Die erstmalige Ausgabe sämtlicher Moskauer Schriften und Briefe macht nun diesen unbekannten letzten, über zehn Jahre währenden Lebens- und Werkabschnitt in Moskau (1781-92) zugänglich. Sichtbar wird ein neuer ›Kosmos‹: Lenz in Moskau zur Zeit der Französischen Revolution, der sich aus einer ungeahnt umfangreichen und vielfältigen literarischen Produktion zusammensetzt. Der Textband umfasst über 520 Seiten und versammelt Briefe, Gedichte, dramatische Fragmente, Prosastücke, gesellschaftspolitische Schriften, die den Hauptanteil ausmachen, Schriften zur Kulturentwicklung und Literatur und viele Zeichnungen.
Der umfangreiche Kommentar (813 S.) greift nicht auf die Trennung zwischen ‚Dichter‘ und ‚Projektemacher‘ zurück, sondern er bietet Zugänge zur spezifischen Situation des Schriftstellers und seines Engagements, das von einem Streben nach einer sozialreformerischen und symbolischen Teilhabe an der Modernisierung des russischen Staates, der Gesellschaft und ihrer Individuen geprägt ist. In einer jeweiligen allgemeinen Einleitung und in einem detaillierten Stellenkommentar situiert der Kommentarband die Texte in ihren historischen Kontexten und macht die Kontinuitäten wie auch die Brüche in Lenz’ Werk deutlich. Eine Projektliste und ein Glossar der zentralen Motive, Symbole und Paradigmen der Moskauer Schriften und Werke, die insgesamt eine Art Mythologie der Großstadt Moskau bilden, runden den Kommentarband ab.
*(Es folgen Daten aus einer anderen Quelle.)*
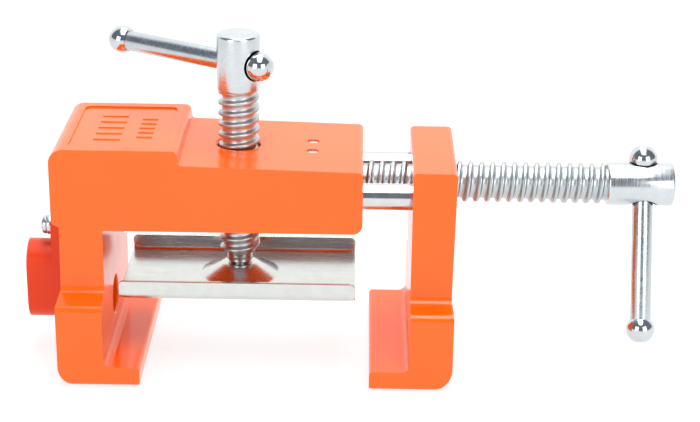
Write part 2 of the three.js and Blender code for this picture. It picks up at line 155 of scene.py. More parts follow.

Die wissenschaftlich-kritische Ausgabe der Moskauer Schriften und Briefe ermöglicht der Lenz- und der Sturm-und-Drang-Forschung Einblicke in die bislang weitgehend unbekannte oder ignorierte Weiterentwicklung der literarischen und symbolischen Produktion des Dichters (so z.B. Lenz’ anhaltende Auseinandersetzung mit der Werther-Problematik, seine Weiterentwicklung der sozialkritischen Literatur in der Satire oder seine Arbeit mit der Sprache der Marginalisierten, dem Rotwelschen). Sie bietet ferner Slavisten, Komparatisten und Historikern Material eines spezifischen deutsch-russischen Kulturtransfers (z.B. Lenz’ Arbeit im kulturvermittelnden Novikov-Kreis, sein Austausch mit Freimaurern oder sein Einfluss auf den jungen Dichter und Historiker Karamzin). Für Kulturwissenschaftler und Literatursoziologen leistet sie einen besonderen, da am Rand der europäischen Aufklärung (Russland, Moskau) angesiedelten Beitrag zur Erforschung der Stellung und des Engagements des Schriftstellers im ›aufgeklärten Absolutismus‹ zur Zeit der Französischen Revolution. Schließlich bietet sie für alle Leser und kulturellen ›Projektemacher‹ ein einzigartiges sprachliches und symbolisches Reservoir eines leidenschaftlichen, offenen geistigen Prozesses für den der Autor Lenz stets stand und steht, so auch in seiner letzten, der Moskauer Lebens- und Werkphase.